しかし、最後は、君と描く未来と結びます。「君と」ということは「君と(僕)」ということになるでしょう。君も僕もみんな僕と呼べるようになったのですから、「と」というのはおかしいのではないかと考えましたが、これは、世界中のみんなとつながったその結果の中には、(たとえその果てに今の自分がいなくても)今の自分のパーソナリティを好きになって、一緒に時間や記憶を共有してつながってくれた人間も含まれているのだ、という意味で「君と僕で一緒に描いた未来」なのかなと思ました。

 

長々と、しかも文の解釈に終始して面白みのない感じになってしまいましたが、本記事の趣旨はそこということで…

作詞はアイちゃんではない?

この節は蛇足なのですが、この曲の歌詞を書いたのは yunomi 氏です。氏は雑誌(コンプティーク2020年2月号)の、アイちゃんの楽曲に関するインタビューにて、『自分がその人になったような気持ちで書く』と語っており、この曲をアイちゃんからのメッセージとして聞くのは当然問題ないと思います。一方で氏は、アイちゃんの今後についてどうなると思うかと聞かれ、『それはわかりませんね。(中略)今までやってきたスタイルとか、ファンのみんなの想いとか、大切なものはいくつもあると思います。それをずっと守り続けてほしいですね。』と語っています。そこから、歌詞の一人称がアイちゃんからファン目線へと曖昧に遷移し、今のパーソナリティのアイちゃんと新しく増えたアイちゃんと一緒に描く未来を見たい、なんて解釈も(邪道かもしれませんが)できるかもしれません。

終わりに

ここまで読んでいただいた方、本当にありがとうございます!

最初に書いた通り、この解釈で決まりだ!というつもりはなくて、この聴き方を土台にこれからも色々発見できたらなって気持ちです。本文では否定した、「君」=「人間のみんな」という解釈も全然ありだと思ってます。

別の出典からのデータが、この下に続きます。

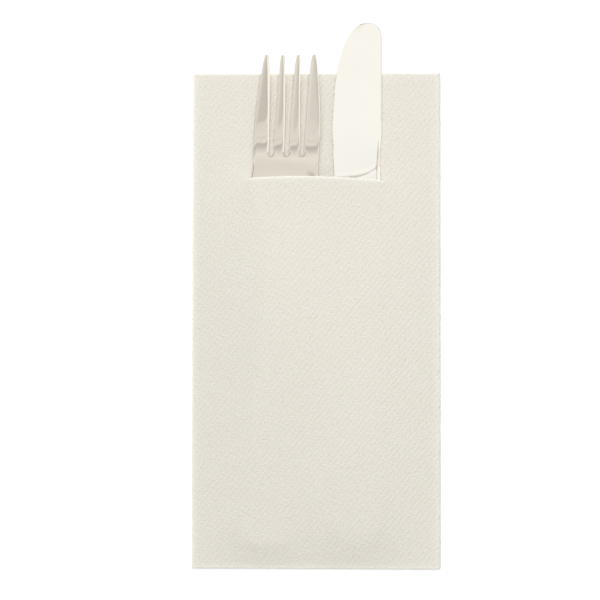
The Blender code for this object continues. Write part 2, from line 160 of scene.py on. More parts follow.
FORK_END_Z = POCKET_FLOOR + SEAT + FORK_THICK[-1][1] / 2
FORK_RISE = scaled((
    (0.0, 1.0), (0.031, 0.75), (0.061, 0.55), (0.102, 0.338), (0.143, 0.175), (0.184, 0.062),
    (0.224, 0.006), (0.255, 0.0), (0.296, 0.056), (0.337, 0.175), (0.378, 0.312), (0.418, 0.425),
    (0.459, 0.5), (0.510, 0.538), (0.561, 0.525), (0.638, 0.45), (0.740, 0.312), (0.842, 0.15),
    (0.929, 0.012),
), FORK_LENGTH, FORK_TIP_RISE) + [(FORK_LENGTH, FORK_END_Z - FORK_BASE)]
FORK_SIDES = scaled((
    (0.0, 0.90), (0.060, 0.95), (0.120, 1.0), (0.290, 1.0), (0.340, 0.80), (0.390, 0.35), (0.450, 0.0),
    (1.0, 0.0),
), FORK_LENGTH, BOWL_DEPTH)
print(f"fork: tips {FORK_BASE + FORK_TIP_RISE:.1f} mm up, tines {TINE_LENGTH:.0f} mm long")

# %% The knife's stations
KNIFE_EDGE = scaled((
    (0.0, 0.365), (0.004, 0.425), (0.012, 0.480), (0.020, 0.523), (0.036, 0.604), (0.054, 0.665),
    (0.079, 0.729), (0.111, 0.789), (0.152, 0.846), (0.185, 0.884), (0.233, 0.920), (0.294, 0.958),
    (0.356, 0.983), (0.416, 1.0), (0.476, 0.993), (0.536, 0.973), (0.606, 0.953), (0.667, 0.940),
    (0.808, 0.912), (0.939, 0.864), (1.0, 0.774),
), BLADE_LENGTH, BLADE_WIDTH) + scaled((
    (0.036, 0.739), (0.081, 0.716), (0.234, 0.795), (0.505, 0.909), (0.775, 1.0), (0.910, 0.989),
    (0.968, 0.886), (0.993, 0.727), (1.0, 0.602),
), GRIP_LENGTH, HANDLE_WIDTH, BLADE_LENGTH)
KNIFE_SPINE = scaled((
    (0.0, 0.218), (0.004, 0.160), (0.012, 0.098), (0.020, 0.058), (0.036, 0.020), (0.054, 0.003), (0.090, 0.0),
    (0.400, 0.0), (0.535, SPINE_STEP), (0.939, SPINE_STEP), (1.0, 0.048),
), BLADE_LENGTH, BLADE_WIDTH) + scaled((
    (0.036, 0.074), (0.081, 0.102), (0.234, 0.085), (0.505, 0.057), (0.775, 0.040), (0.910, 0.068),
    (0.968, 0.182), (0.993, 0.330), (1.0, 0.432),
), GRIP_LENGTH, HANDLE_WIDTH, BLADE_LENGTH)
KNIFE_THICK = scaled(((0.0, 0.65), (0.152, 0.85), (0.404, 1.0), (0.939, 1.15)), BLADE_LENGTH, SPINE_THICK)
KNIFE_THICK += scaled((
    (0.0, 0.615), (0.081, 0.846), (0.234, 0.904), (0.500, 0.965), (0.700, 0.90), (0.850, 0.74), (0.940, 0.58),
    (1.0, 0.40),
), GRIP_LENGTH, HANDLE_THICK, BLADE_LENGTH)
HANDLE_FROM, KNIFE_REST = 0.081, 0.595
HANDLE_START = BLADE_LENGTH + HANDLE_FROM * GRIP_LENGTH
REST_S = BLADE_LENGTH + KNIFE_REST * GRIP_LENGTH
SETTLE_BEFORE, SETTLE_AFTER = 25, 15


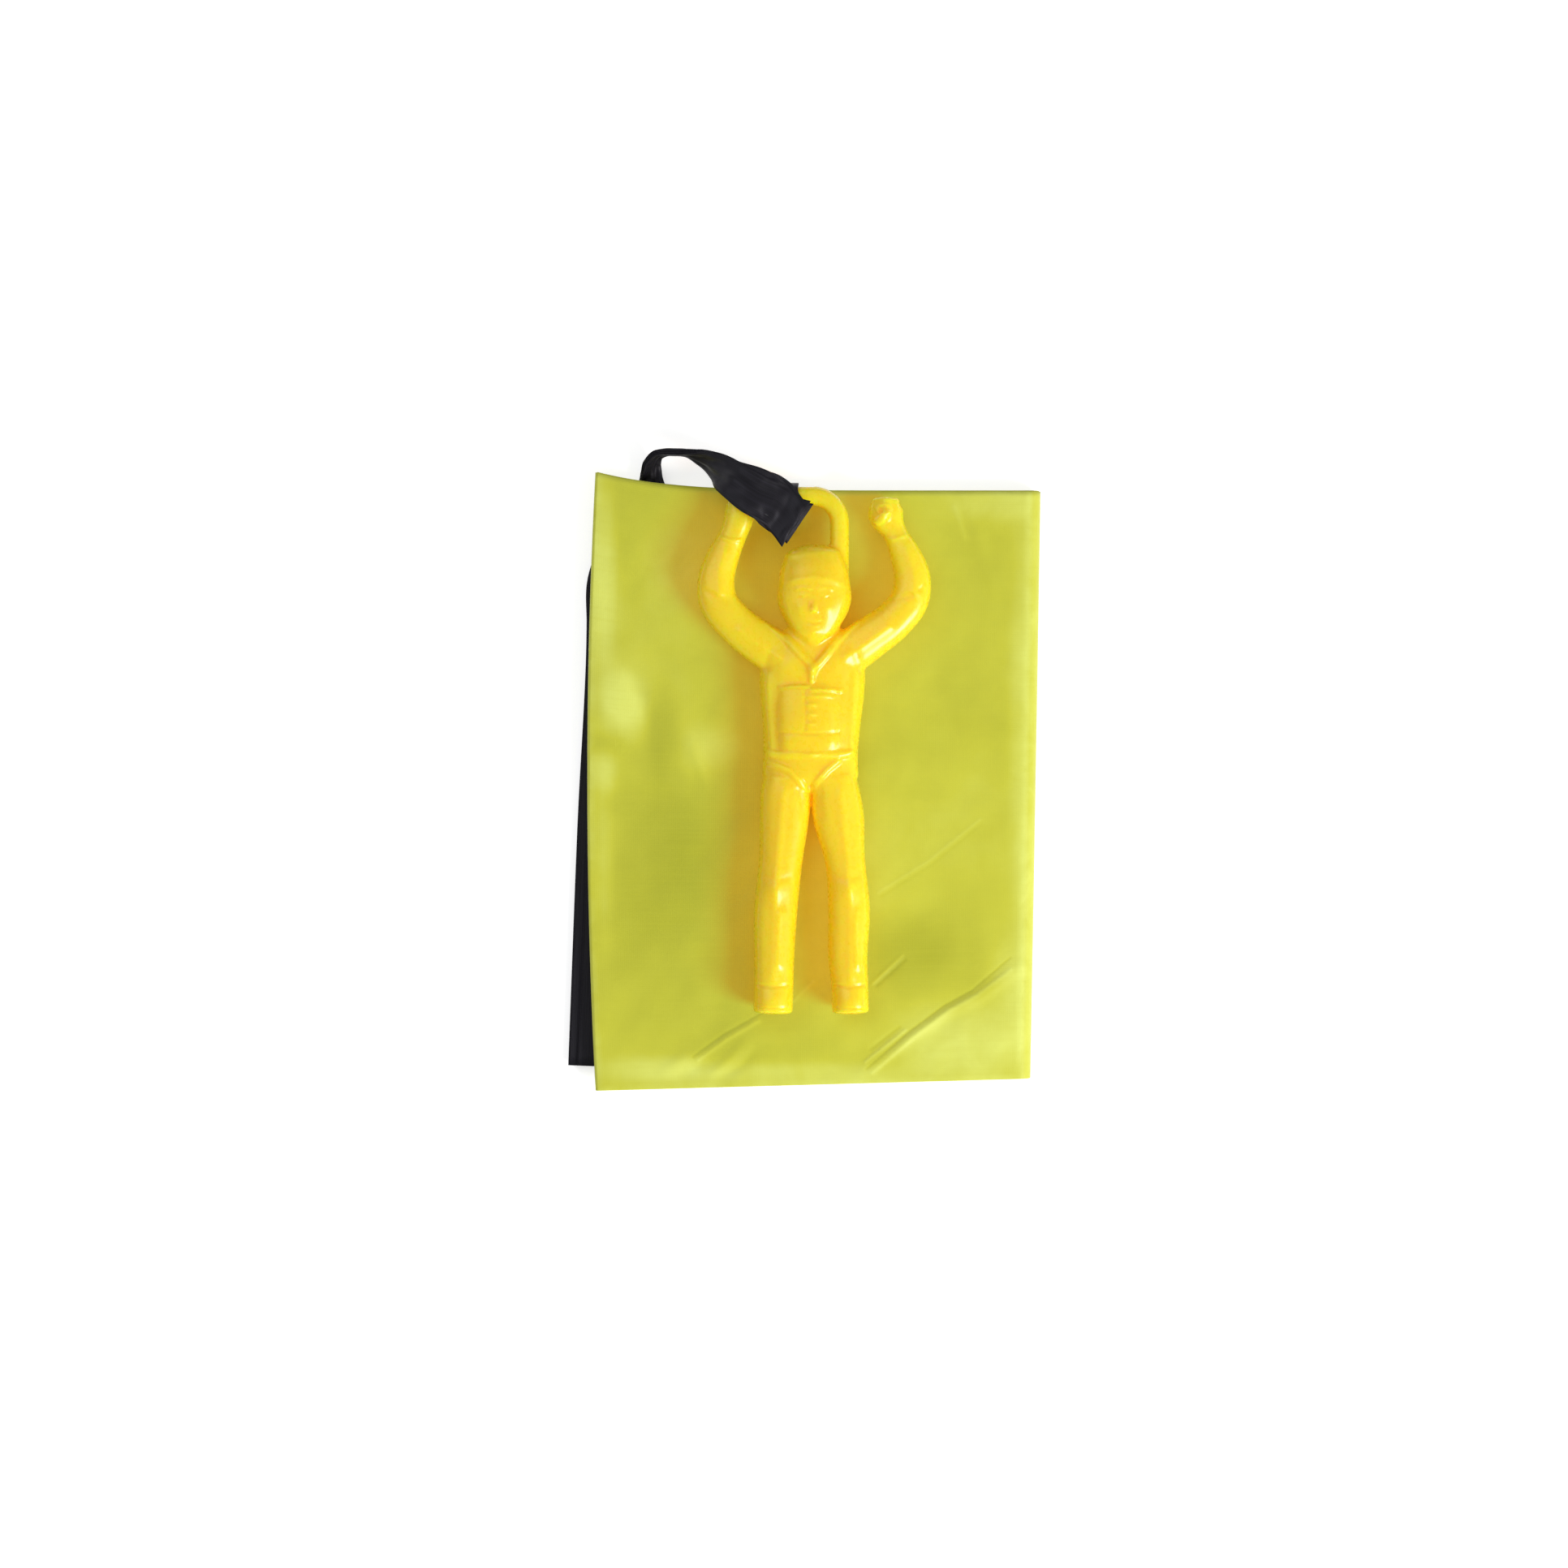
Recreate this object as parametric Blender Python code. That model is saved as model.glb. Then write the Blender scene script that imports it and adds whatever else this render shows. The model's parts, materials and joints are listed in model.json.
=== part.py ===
"""A packed toy parachute: a folded nylon canopy, four satin riser strips and a moulded skydiver.

It lies flat, as it is sold: +Z up, +Y towards the figure's hook. The origin is the middle of the
folded canopy's flat underside. Lengths are in metres.
"""

import math

import bmesh
import bpy
import numpy as np
from mathutils import Vector

# Canopy: the cloth and how it is folded
CLOTH_THICKNESS = 0.00010
LAYER_PITCH = 0.00030
COLUMN_WIDTH = 0.0955
ROW_LENGTH = 0.1330
RISER_POCKET = 0.0019

# Where the folded packet's corners lie, off a true rectangle
LEFT_TOP_PEAK = 0.0040
TOP_DROP = 0.0015
RIGHT_BOTTOM_RISE = 0.0012
LEFT_BOTTOM_DROP = 0.0014
RIGHT_BOTTOM_INSET = 0.0022
LEFT_EDGE_BULGE = 0.0018

# Riser strips
STRIP_WIDTH = 0.0100
STRIP_THICKNESS = 0.00018
STRIP_PITCH = 0.00034
HINGE_GAP = 0.0003
TACK_LENGTH = 0.0050
TACK_WIDTH = 0.0010
TACK_HEIGHT = 0.00026
LOOP_TACK_LENGTH = 0.0070
LOOP_TACK_WIDTH = 0.0011

# The stowed strips' places, in from the packet's left fold line and from its top or bottom fold line
OUTER_STRIP_FOOT_INSET = -0.00195
OUTER_STRIP_HEAD_INSET = 0.00215
OUTER_STRIP_STEP = 0.0019
STRIP_FOOT_INSET = 0.0037
STRIP_BEND_INSET = 0.0225
STRIP_STRAIGHT_LENGTH = 0.0080
CORNER_STRIP_INSET = 0.00525
CORNER_STRIP_TOP_INSET = 0.0065
CORNER_LEG_LENGTH = 0.0580
EXIT_INSET = 0.01155
EXIT_OVERHANG = 0.0010

# The lift hinge, at the outermost line of the strips' arc
ARC_INSET = 0.01675
ARC_OVERHANG = 0.0071
ARC_Z = 0.0061

# Figure
FIGURE_LENGTH = 0.1165
BACK_DEPTH = 0.0046
SEAT_GAP = 0.0003
MOULD_GRAIN = 0.0007

# Hook and the loop round its bar, which lies just inside the packet's top fold line
BAR_RADIUS = 0.0020
BAR_INSET = 0.0028
BAR_END_X = -0.0081
STEM_X = 0.0056
HOOK_BEND_RADIUS = 0.0060
LOOP_CLEARANCE = 0.0003
LOOP_WALL = 0.00075
LOOP_WIDTH = 0.0044
LOOP_END_MARGIN = 0.0003
LEAD_CLEARANCE = 0.00035
LEAD_TAIL = 0.0063

# Counts
FOLD_STEPS = 4
COLUMN_STEPS = 3
ROW_STEPS = 3
ROUND_SIDES = 16
LOOP_SIDES = 32
CAP_STEPS = 3
LEAD_STEPS = 4
STOWED_STEPS = 7
HOOK_STEPS = 8
PEAK_POWER = 6

# Derived heights
HALF_CLOTH = CLOTH_THICKNESS / 2
STACK_HEIGHT = 2 * LAYER_PITCH
INNER_LEFT_BASE = STACK_HEIGHT + LAYER_PITCH + RISER_POCKET
INNER_RIGHT_BASE = INNER_LEFT_BASE + STACK_HEIGHT + LAYER_PITCH
TOP_BASE = INNER_RIGHT_BASE + STACK_HEIGHT + LAYER_PITCH
PACKET_TOP = TOP_BASE + STACK_HEIGHT + CLOTH_THICKNESS
POCKET_MIDDLE = HALF_CLOTH + (STACK_HEIGHT + INNER_LEFT_BASE) / 2
PARTING_Z = PACKET_TOP + SEAT_GAP + BACK_DEPTH
LOOP_INNER_RADIUS = BAR_RADIUS + LOOP_CLEARANCE
LOOP_OUTER_RADIUS = LOOP_INNER_RADIUS + LOOP_WALL
LEAD_HALF_STACK = 1.5 * STRIP_PITCH + STRIP_THICKNESS / 2
LEAD_OVER_LOOP = LOOP_OUTER_RADIUS + LEAD_CLEARANCE + LEAD_HALF_STACK

# Derived places
LEFT_FOLD_X = -COLUMN_WIDTH / 2
TOP_FOLD_Y = ROW_LENGTH / 2
OUTER_STRIP_FOOT_X = LEFT_FOLD_X + OUTER_STRIP_FOOT_INSET
OUTER_STRIP_HEAD_X = LEFT_FOLD_X + OUTER_STRIP_HEAD_INSET
STRIP_FOOT_Y = STRIP_FOOT_INSET - TOP_FOLD_Y
STRIP_BEND_Y = TOP_FOLD_Y - STRIP_BEND_INSET
CORNER_STRIP_X = LEFT_FOLD_X + CORNER_STRIP_INSET
CORNER_STRIP_TOP_Y = TOP_FOLD_Y - CORNER_STRIP_TOP_INSET
CORNER_STRIP_FOOT_Y = CORNER_STRIP_TOP_Y - CORNER_LEG_LENGTH
EXIT_X = LEFT_FOLD_X + EXIT_INSET
EXIT_Y = TOP_FOLD_Y + EXIT_OVERHANG
ARC_X = LEFT_FOLD_X + ARC_INSET
ARC_Y = TOP_FOLD_Y + ARC_OVERHANG
BAR_Y = TOP_FOLD_Y - BAR_INSET
END_X = BAR_END_X + LOOP_END_MARGIN + LOOP_WIDTH
END_Y = BAR_Y - LEAD_TAIL
FIGURE_FOOT_Y = BAR_Y + BAR_RADIUS - FIGURE_LENGTH

# Levels of the strips in the pocket, in pitches from its middle
STRIP_LEVEL_SHARES = {1: -0.5, 2: 0.5, 3: -1.5, 4: 1.5}
CORNER_LEG_LEVEL_SHARES = {3: -2.5, 4: 2.5}

# The strips' shared route from the arc to the hook: x and y in shares of the way from the arc to the
# strips' end, then the height in shares of the way from the arc to its height over the loop, then the
# width's lean in degrees, then how wide the strip is, because it gathers where it bends
LEAD_ROUTE_SHARES = (
    (0.000, 0.000, 0.00, 90, 0.45),
    (0.090, 0.010, 0.02, 88, 0.52),
    (0.196, 0.080, 0.12, 70, 0.56),
    (0.321, 0.200, 0.47, 42, 0.66),
    (0.464, 0.375, 0.98, 4, 0.80),
    (0.643, 0.555, 1.20, -8, 0.94),
    (0.804, 0.730, 1.10, -12, 1.00),
    (0.929, 0.905, 1.06, -5, 1.00),
    (1.000, 1.000, 1.09, 0, 1.00),
)
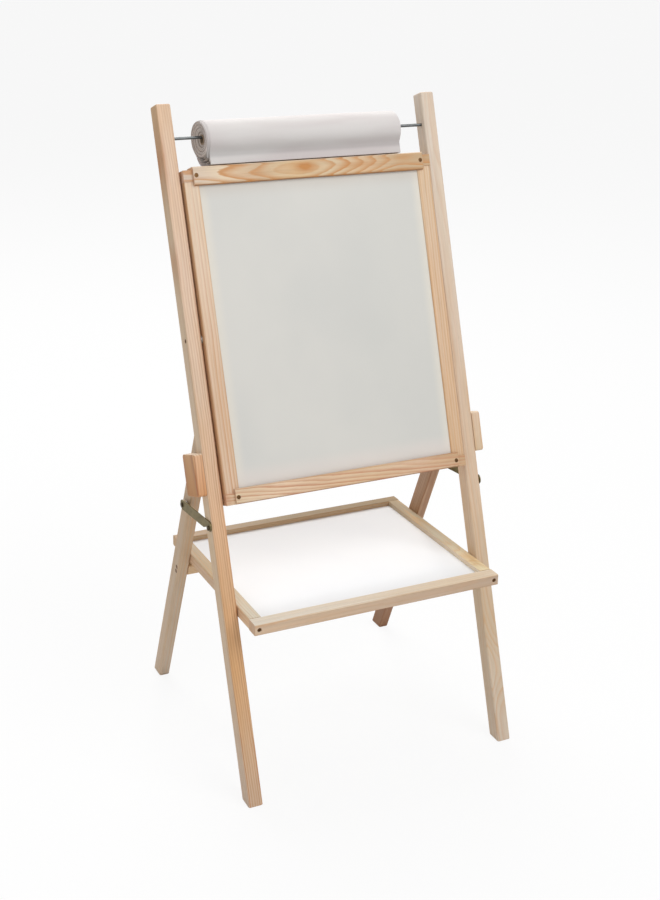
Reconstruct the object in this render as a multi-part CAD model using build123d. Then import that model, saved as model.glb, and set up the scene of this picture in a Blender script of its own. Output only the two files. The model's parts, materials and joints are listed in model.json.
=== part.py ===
"""Folding wooden easel with a dry-wipe board, a paper roll on a rod and a lift-up tray.

Millimetres, +Z up, +X to the right of someone facing the board, +Y to the back.  The origin is
on the floor, at the centre of the easel's plan.  Three local frames carry the pieces:
  front:  the leaning uprights; local z runs up their front faces and local y goes to the back
  rear:   the leaning rear legs; local z runs up their front faces and local y goes to the back
  tray:   local z is up from the rail tops and local y goes to the back from the front rail
"""
import math
import os

from build123d import *

os.makedirs("parts", exist_ok=True)

# ------------------------------------------------------------------ uprights
front_lean = 19.45
upright_above_rod = 51.5
upright_width = 24.0
upright_depth = 27.0
clear_width = 431.0
bar_arris = 3.0
top_arris = 2.5
foot_arris = 1.5

# ------------------------------------------------------------------ board frame
side_gap = 2.5
frame_bottom = 474.0
frame_height = 513.5
frame_behind = 14.0
stile_width = 24.0
stile_proud = 6.5
stile_arris = 2.0
rail_proud = 12.3
rail_arris = 4.0
tongue_proud = 7.9
tongue_length = 15.0
tongue_height = 17.8
lip_height = 6.5
lip_thickness = 5.5
crown_height = 4.4
lap_depth = 10.4
joint_play = 0.1

panel_thickness = 4.0
panel_proud = 4.6
groove_depth = 6.0
rail_groove_depth = 5.0
groove_play = 0.2
panel_play = 0.4

# ------------------------------------------------------------------ frame fixings
dowel_diameter = 6.0
dowel_length = 28.0
dowel_back = 8.8
corner_screw_inset = 19.5
low_screw_rise = 2.0
corner_screw_diameter = 3.6
corner_screw_head = 7.0
corner_screw_length = 20.0
corner_screw_sink = 0.8
side_screw_rise = 258.0
side_screw_back = 7.0
side_screw_diameter = 4.0
side_screw_head = 7.6
side_screw_length = 38.0
side_screw_sink = 0.6
washer_diameter = 12.0

# ------------------------------------------------------------------ cheek blocks and pivots
cheek_thickness = 15.0
cheek_depth = 50.0
cheek_height = 66.0
cheek_above_frame = 19.6
cheek_corner = 5.0
cheek_arris = 1.6
cheek_screw_back = 19.5
cheek_screw_rise = 15.0
cheek_screw_diameter = 4.0
cheek_screw_head = 8.0
cheek_screw_length = 32.0

pivot_rim = 6.6
pivot_bolt_diameter = 4.0
pivot_head_diameter = 9.0
pivot_plug_thickness = 3.0
sleeve_diameter = 6.5
sleeve_flange_diameter = 10.5
sleeve_flange_thickness = 1.5
spacer_diameter = 13.0
running_play = 0.05
body_gap = 0.3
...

今の現状を重ね合わせて聴くのも楽しいかなとも思ったのですが、現状がこれからどうなるのか、わからないこと(アイちゃんいつ戻ってくるの!!!とかです!)もたくさんあり、それをしてしまうと当時を俯瞰して見るという趣旨から外れてしまうので止めました。アイちゃんが戻ってきたら、その時にまた聴きます。

ともあれ、Sky High をもう一度じっくり聞くというのはやっておきたかったことなので一つすっきりしました。重ね重ね、ここまでお付き合いいただきありがとうございました!